E essa justificação sacrifica mais uma vez os relacionamentos. No caso de Adão foi acusar sua companheira idônea e indiretamente até mesmo Deus. Afinal, a culpa não é minha, foi o que fizeram comigo, eu apenas reagi, me defendi, fiquei traumatizado, fui criado assim… Relacionamentos tornam-se moeda de barganha para tentar aliviar nossa culpa.
Há ainda outra distorção muito comum que é usada por aqueles que tentam resolver sua vergonha e culpa com a dependência ao invés da independência. Estes se anulam, negam quem são e, idolatrando alguns relacionamentos, sacrificam a verdade para tentar mantê-los. Quem age assim não se dá conta que, ao sacrificar a verdade, também sacrifica o amor (1Coríntios 13.6).
A proposta bíblica de relacionamentos não é a independência, nem a dependência, mas a interdependência.
Por outro lado, não sejamos ingênuos. Relacionamentos não só têm um alto custo, mas limitam, sim, nossas opções. Uma vez que eu assumi um compromisso de vida com Ana Paula, qualquer romance com outra mulher deixou de ser uma opção. No momento em que escolhemos ter filhos, nossas finanças, agenda, compromissos e a vida em si ficou limitada a um ser que depende inteiramente de nós por um tempo longo.
No entanto, qual a alternativa? O mundo tem seguido de perto a proposta do Diabo. Por mais que se fale de amor, de compreensão, de família e, ainda esta semana, do valor da infância, a regra, tão honestamente reconhecida por aquele comediante, é que relacionamentos atrapalham.
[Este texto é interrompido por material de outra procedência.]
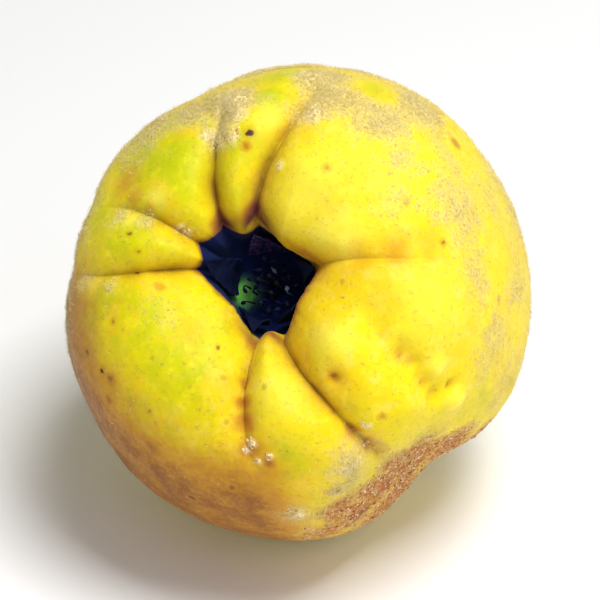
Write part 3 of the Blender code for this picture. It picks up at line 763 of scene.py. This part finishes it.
# ---- The down ----
# Fine curled hairs that cover a young quince all over. They rub off as it ripens, and stay as felt in
# the folds, on the shoulders and round the stalk. Each hair is rooted in the skin and tapers to a tip.

HAIRS = 52000
HAIR_LENGTH = (0.5, 1.3)
HAIR_THICKNESS = 0.05
HAIR_ROOT_DEPTH = 0.04
HAIR_SLANT = 0.8
HAIR_TONES = 24
HAIR_SPREAD = 0.25
SWIRL_SIZE = 7.0
SWIRL_TURN = 5.0
BARE_SKIN_SHARE = 0.0012
BARE_SKIN_ALONG = (26.0, 40.0)
FLOOR_CLEARANCE = 1.2
DOWN_PIECES = {"down_of_the_calyx_end": (0.0, 59.0), "down_of_the_belly": (59.0, 96.0),
               "down_of_the_stalk_end": (96.0, 200.0)}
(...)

Sendo assim, relacionamentos têm valor enquanto nos interessam, enquanto nos trazem paz e nos ajudam a atingir nossos alvos. Quando não é mais assim, eles são descartáveis.
O que a Bíblia tem a dizer sobre isso? Quais são alguns princípios que podemos encontrar na revelação de Deus?
- Fomos criados para relacionamentos e somente neles somos completos (Gênesis 2.18);
- A essência de relacionamentos saudáveis é cuidar dos interesses dos outros (Filipenses 2.1-4);
- Essa postura de egoísmo, e consequente oposição à ideia de família, mostra a corrupção crescente (2Timóteo 3.1-5);
- A proposta bíblica de relacionamentos não é a independência, nem a dependência, mas a interdependência. Ao invés de não abandonar quem me atrapalha, ou de me anular para não ficar só, somos chamados a nos ajudarmos mutuamente a crescer em direção a Cristo (Efésios 4.14-16).
Este tema é muito mais amplo e eu gostaria de voltar a tratar do mesmo nos próximos artigos. Até lá eu o desafio a, como eu, avaliar seus relacionamentos, compreendendo que somos chamados a viver em relacionamentos saudáveis que nos levem para mais perto do Pai.